**Aim**
Everything from the first line to the line containing "label_front = label_low.y" is to be repeated exactly; nothing past it.
>> START Raw data
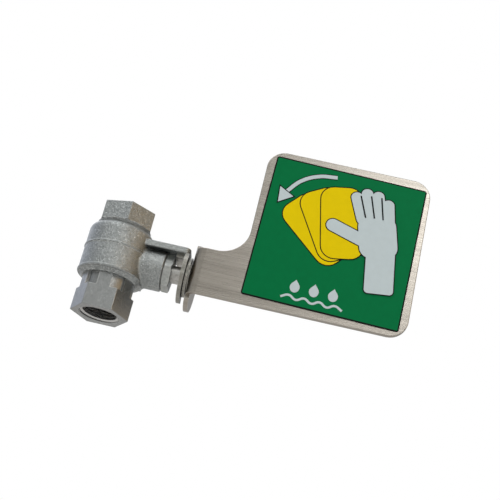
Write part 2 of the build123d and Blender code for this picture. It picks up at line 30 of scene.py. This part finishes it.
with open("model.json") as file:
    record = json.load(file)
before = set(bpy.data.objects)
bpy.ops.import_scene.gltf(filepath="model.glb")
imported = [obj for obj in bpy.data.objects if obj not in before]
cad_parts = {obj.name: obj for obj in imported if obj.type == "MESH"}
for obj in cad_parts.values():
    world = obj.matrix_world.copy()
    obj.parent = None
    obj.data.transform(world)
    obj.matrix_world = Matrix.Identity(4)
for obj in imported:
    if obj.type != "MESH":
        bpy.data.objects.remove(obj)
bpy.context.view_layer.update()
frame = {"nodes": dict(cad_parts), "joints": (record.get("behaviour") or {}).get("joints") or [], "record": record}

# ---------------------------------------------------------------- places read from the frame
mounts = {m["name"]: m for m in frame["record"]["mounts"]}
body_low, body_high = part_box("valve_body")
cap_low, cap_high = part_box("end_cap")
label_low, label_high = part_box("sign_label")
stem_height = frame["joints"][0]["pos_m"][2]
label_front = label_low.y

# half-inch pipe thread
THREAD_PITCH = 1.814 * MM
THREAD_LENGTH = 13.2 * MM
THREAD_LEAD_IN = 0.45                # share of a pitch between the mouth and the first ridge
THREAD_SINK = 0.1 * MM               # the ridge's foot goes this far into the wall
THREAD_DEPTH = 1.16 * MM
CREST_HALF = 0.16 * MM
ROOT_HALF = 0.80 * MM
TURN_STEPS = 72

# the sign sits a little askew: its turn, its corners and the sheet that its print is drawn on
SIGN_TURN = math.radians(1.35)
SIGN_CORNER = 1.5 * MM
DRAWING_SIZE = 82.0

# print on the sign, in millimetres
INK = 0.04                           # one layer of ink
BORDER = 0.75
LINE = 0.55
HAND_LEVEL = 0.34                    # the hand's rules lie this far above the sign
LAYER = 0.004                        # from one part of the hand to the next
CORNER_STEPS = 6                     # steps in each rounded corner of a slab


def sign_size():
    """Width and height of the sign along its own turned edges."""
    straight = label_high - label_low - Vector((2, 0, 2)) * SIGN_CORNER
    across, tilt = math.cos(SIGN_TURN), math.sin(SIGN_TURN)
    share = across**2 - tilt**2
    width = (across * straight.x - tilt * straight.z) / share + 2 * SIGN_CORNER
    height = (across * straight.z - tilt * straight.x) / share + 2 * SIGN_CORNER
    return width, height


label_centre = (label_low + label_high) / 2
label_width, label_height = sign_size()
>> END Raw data
**Response to this task**
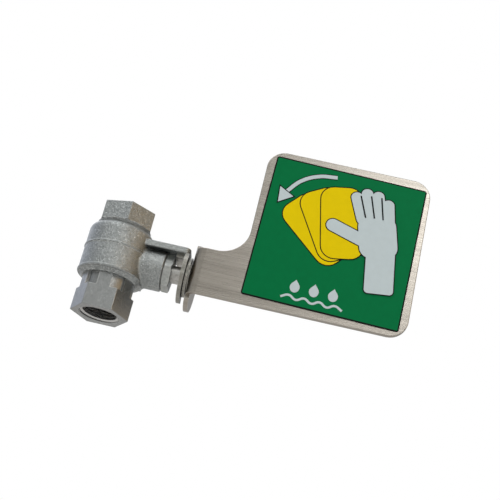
Write part 2 of the build123d and Blender code for this picture. It picks up at line 30 of scene.py. This part finishes it.
with open("model.json") as file:
    record = json.load(file)
before = set(bpy.data.objects)
bpy.ops.import_scene.gltf(filepath="model.glb")
imported = [obj for obj in bpy.data.objects if obj not in before]
cad_parts = {obj.name: obj for obj in imported if obj.type == "MESH"}
for obj in cad_parts.values():
    world = obj.matrix_world.copy()
    obj.parent = None
    obj.data.transform(world)
    obj.matrix_world = Matrix.Identity(4)
for obj in imported:
    if obj.type != "MESH":
        bpy.data.objects.remove(obj)
bpy.context.view_layer.update()
frame = {"nodes": dict(cad_parts), "joints": (record.get("behaviour") or {}).get("joints") or [], "record": record}

# ---------------------------------------------------------------- places read from the frame
mounts = {m["name"]: m for m in frame["record"]["mounts"]}
body_low, body_high = part_box("valve_body")
cap_low, cap_high = part_box("end_cap")
label_low, label_high = part_box("sign_label")
stem_height = frame["joints"][0]["pos_m"][2]
label_front = label_low.y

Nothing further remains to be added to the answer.